=== Objective ===
The entries need to be copied exactly.

[Entries from a dataset]
-----

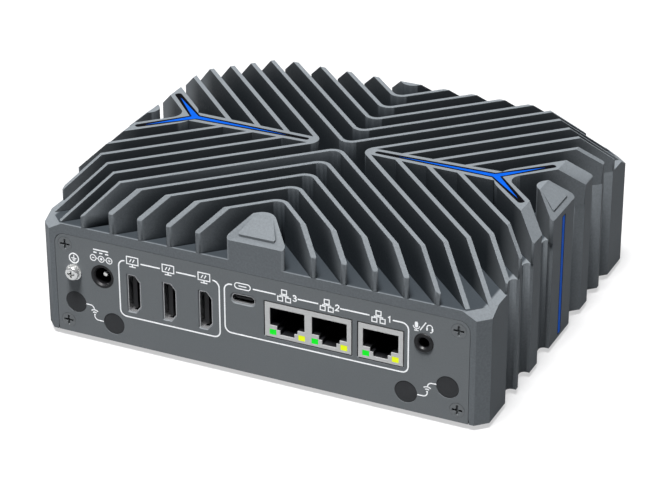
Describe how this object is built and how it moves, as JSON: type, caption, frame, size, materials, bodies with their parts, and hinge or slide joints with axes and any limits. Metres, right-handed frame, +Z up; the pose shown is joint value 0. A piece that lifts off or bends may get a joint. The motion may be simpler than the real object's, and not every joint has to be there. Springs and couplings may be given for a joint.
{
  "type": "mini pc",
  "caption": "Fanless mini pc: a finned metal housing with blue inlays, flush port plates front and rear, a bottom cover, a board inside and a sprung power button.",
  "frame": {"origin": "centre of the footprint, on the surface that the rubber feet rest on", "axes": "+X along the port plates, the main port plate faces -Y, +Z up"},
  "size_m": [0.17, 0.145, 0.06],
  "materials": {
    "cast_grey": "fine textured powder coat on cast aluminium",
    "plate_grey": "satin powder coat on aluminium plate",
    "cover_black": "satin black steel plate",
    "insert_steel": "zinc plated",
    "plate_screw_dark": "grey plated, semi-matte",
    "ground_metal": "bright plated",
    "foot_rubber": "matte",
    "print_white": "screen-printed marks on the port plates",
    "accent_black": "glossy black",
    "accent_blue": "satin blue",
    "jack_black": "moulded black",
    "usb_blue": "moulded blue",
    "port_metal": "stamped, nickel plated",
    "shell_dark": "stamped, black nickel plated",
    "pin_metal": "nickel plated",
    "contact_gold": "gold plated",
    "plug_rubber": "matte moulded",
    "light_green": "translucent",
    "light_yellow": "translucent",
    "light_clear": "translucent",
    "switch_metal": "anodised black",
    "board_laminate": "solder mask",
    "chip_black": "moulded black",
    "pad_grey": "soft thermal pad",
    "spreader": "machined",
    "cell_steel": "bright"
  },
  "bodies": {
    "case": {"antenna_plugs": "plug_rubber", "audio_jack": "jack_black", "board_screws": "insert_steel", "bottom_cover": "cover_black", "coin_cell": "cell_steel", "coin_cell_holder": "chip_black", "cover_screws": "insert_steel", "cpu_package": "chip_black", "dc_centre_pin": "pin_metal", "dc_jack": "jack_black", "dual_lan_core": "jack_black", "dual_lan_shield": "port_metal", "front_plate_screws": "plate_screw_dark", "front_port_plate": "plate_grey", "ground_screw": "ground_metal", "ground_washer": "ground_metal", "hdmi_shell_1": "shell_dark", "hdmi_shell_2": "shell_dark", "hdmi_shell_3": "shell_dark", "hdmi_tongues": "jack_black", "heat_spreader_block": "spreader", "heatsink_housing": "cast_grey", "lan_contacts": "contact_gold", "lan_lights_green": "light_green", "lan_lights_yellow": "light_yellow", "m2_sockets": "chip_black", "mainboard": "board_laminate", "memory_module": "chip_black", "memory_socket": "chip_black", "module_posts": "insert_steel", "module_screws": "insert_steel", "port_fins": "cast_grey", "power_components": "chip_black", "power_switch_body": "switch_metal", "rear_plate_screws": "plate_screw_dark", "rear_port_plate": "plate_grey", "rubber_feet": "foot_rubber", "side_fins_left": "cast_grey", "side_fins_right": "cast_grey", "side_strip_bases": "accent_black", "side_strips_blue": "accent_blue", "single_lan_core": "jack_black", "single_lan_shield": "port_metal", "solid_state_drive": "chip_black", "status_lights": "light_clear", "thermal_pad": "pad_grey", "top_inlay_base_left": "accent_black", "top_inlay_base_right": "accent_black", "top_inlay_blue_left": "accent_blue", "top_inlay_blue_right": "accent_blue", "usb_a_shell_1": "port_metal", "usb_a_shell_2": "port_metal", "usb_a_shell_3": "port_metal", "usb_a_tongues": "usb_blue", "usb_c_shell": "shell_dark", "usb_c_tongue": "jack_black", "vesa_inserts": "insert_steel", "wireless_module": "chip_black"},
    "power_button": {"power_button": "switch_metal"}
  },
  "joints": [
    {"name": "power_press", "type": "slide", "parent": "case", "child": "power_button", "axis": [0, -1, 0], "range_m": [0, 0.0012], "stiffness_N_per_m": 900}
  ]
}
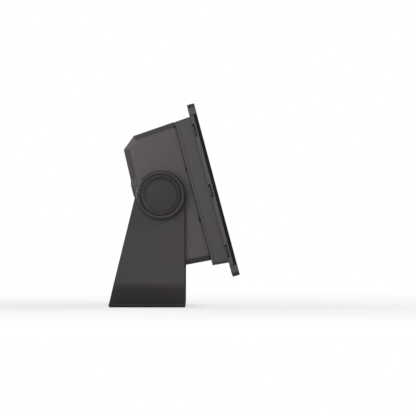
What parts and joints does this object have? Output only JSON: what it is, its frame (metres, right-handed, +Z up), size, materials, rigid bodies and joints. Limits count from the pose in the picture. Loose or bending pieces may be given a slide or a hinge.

-----

=== Result of this exercise ===
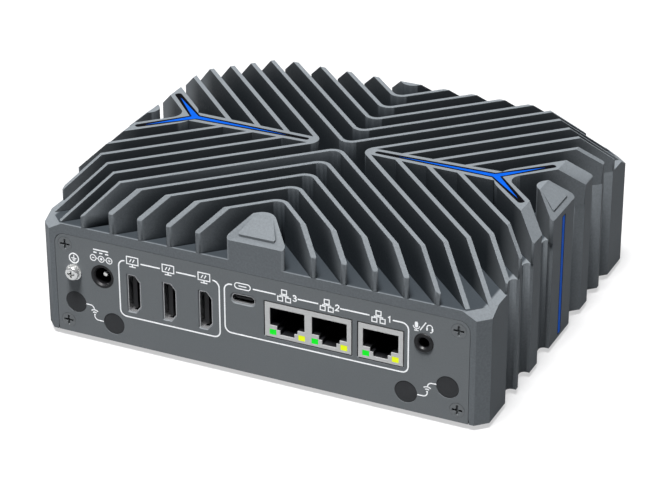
Describe how this object is built and how it moves, as JSON: type, caption, frame, size, materials, bodies with their parts, and hinge or slide joints with axes and any limits. Metres, right-handed frame, +Z up; the pose shown is joint value 0. A piece that lifts off or bends may get a joint. The motion may be simpler than the real object's, and not every joint has to be there. Springs and couplings may be given for a joint.
{
  "type": "mini pc",
  "caption": "Fanless mini pc: a finned metal housing with blue inlays, flush port plates front and rear, a bottom cover, a board inside and a sprung power button.",
  "frame": {"origin": "centre of the footprint, on the surface that the rubber feet rest on", "axes": "+X along the port plates, the main port plate faces -Y, +Z up"},
  "size_m": [0.17, 0.145, 0.06],
  "materials": {
    "cast_grey": "fine textured powder coat on cast aluminium",
    "plate_grey": "satin powder coat on aluminium plate",
    "cover_black": "satin black steel plate",
    "insert_steel": "zinc plated",
    "plate_screw_dark": "grey plated, semi-matte",
    "ground_metal": "bright plated",
    "foot_rubber": "matte",
    "print_white": "screen-printed marks on the port plates",
    "accent_black": "glossy black",
    "accent_blue": "satin blue",
    "jack_black": "moulded black",
    "usb_blue": "moulded blue",
    "port_metal": "stamped, nickel plated",
    "shell_dark": "stamped, black nickel plated",
    "pin_metal": "nickel plated",
    "contact_gold": "gold plated",
    "plug_rubber": "matte moulded",
    "light_green": "translucent",
    "light_yellow": "translucent",
    "light_clear": "translucent",
    "switch_metal": "anodised black",
    "board_laminate": "solder mask",
    "chip_black": "moulded black",
    "pad_grey": "soft thermal pad",
    "spreader": "machined",
    "cell_steel": "bright"
  },
  "bodies": {
    "case": {"antenna_plugs": "plug_rubber", "audio_jack": "jack_black", "board_screws": "insert_steel", "bottom_cover": "cover_black", "coin_cell": "cell_steel", "coin_cell_holder": "chip_black", "cover_screws": "insert_steel", "cpu_package": "chip_black", "dc_centre_pin": "pin_metal", "dc_jack": "jack_black", "dual_lan_core": "jack_black", "dual_lan_shield": "port_metal", "front_plate_screws": "plate_screw_dark", "front_port_plate": "plate_grey", "ground_screw": "ground_metal", "ground_washer": "ground_metal", "hdmi_shell_1": "shell_dark", "hdmi_shell_2": "shell_dark", "hdmi_shell_3": "shell_dark", "hdmi_tongues": "jack_black", "heat_spreader_block": "spreader", "heatsink_housing": "cast_grey", "lan_contacts": "contact_gold", "lan_lights_green": "light_green", "lan_lights_yellow": "light_yellow", "m2_sockets": "chip_black", "mainboard": "board_laminate", "memory_module": "chip_black", "memory_socket": "chip_black", "module_posts": "insert_steel", "module_screws": "insert_steel", "port_fins": "cast_grey", "power_components": "chip_black", "power_switch_body": "switch_metal", "rear_plate_screws": "plate_screw_dark", "rear_port_plate": "plate_grey", "rubber_feet": "foot_rubber", "side_fins_left": "cast_grey", "side_fins_right": "cast_grey", "side_strip_bases": "accent_black", "side_strips_blue": "accent_blue", "single_lan_core": "jack_black", "single_lan_shield": "port_metal", "solid_state_drive": "chip_black", "status_lights": "light_clear", "thermal_pad": "pad_grey", "top_inlay_base_left": "accent_black", "top_inlay_base_right": "accent_black", "top_inlay_blue_left": "accent_blue", "top_inlay_blue_right": "accent_blue", "usb_a_shell_1": "port_metal", "usb_a_shell_2": "port_metal", "usb_a_shell_3": "port_metal", "usb_a_tongues": "usb_blue", "usb_c_shell": "shell_dark", "usb_c_tongue": "jack_black", "vesa_inserts": "insert_steel", "wireless_module": "chip_black"},
    "power_button": {"power_button": "switch_metal"}
  },
  "joints": [
    {"name": "power_press", "type": "slide", "parent": "case", "child": "power_button", "axis": [0, -1, 0], "range_m": [0, 0.0012], "stiffness_N_per_m": 900}
  ]
}
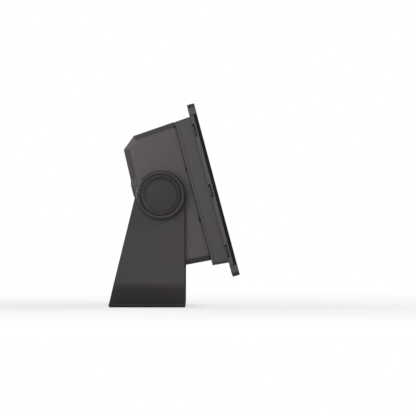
What parts and joints does this object have? Output only JSON: what it is, its frame (metres, right-handed, +Z up), size, materials, rigid bodies and joints. Limits count from the pose in the picture. Loose or bending pieces may be given a slide or a hinge.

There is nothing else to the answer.